ECLI:NL:RBROT:2016:6618
Rechtbank Rotterdam
- Beschikking
- Rechtspraak.nl
Uitstel van de voorwaardelijke invrijheidstelling in verband met nieuw strafbaar feit
In deze zaak heeft de rechtbank Rotterdam op 11 augustus 2016 uitspraak gedaan over de vordering van het openbaar ministerie tot uitstel van de voorwaardelijke invrijheidstelling van de veroordeelde. De veroordeelde, die een gevangenisstraf van 4 jaar en 6 maanden had gekregen, zou aanvankelijk op 9 maart 2017 in aanmerking komen voor voorwaardelijke invrijheidstelling. Echter, door een nieuw strafbaar feit, gepleegd op 10 mei 2014, en een daaropvolgende veroordeling door de politierechter op 22 juni 2016, werd deze datum uitgesteld. De rechtbank heeft de vordering van het openbaar ministerie, die om een uitstel van 180 dagen vroeg, ontvankelijk verklaard. Tijdens de zitting is de officier van justitie gehoord, evenals de veroordeelde en zijn raadsvrouw, die pleitte voor een tweede kans voor de veroordeelde.
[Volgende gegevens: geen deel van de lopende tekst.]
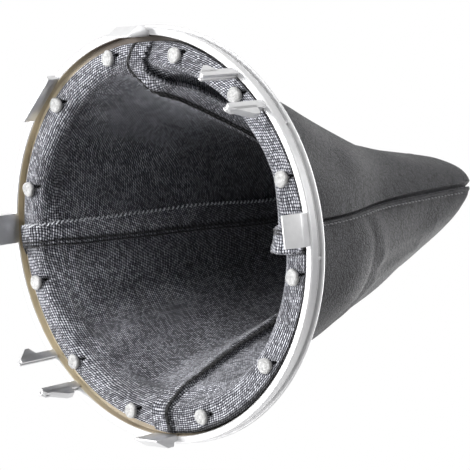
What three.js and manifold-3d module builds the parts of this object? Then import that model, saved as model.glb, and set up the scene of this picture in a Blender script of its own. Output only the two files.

De rechtbank heeft vastgesteld dat de veroordeelde zich ernstig heeft misdragen door opnieuw in de fout te gaan, wat leidde tot de beslissing om de vordering tot uitstel integraal toe te wijzen. De rechtbank heeft bepaald dat de voorwaardelijke invrijheidstelling met 180 dagen wordt uitgesteld.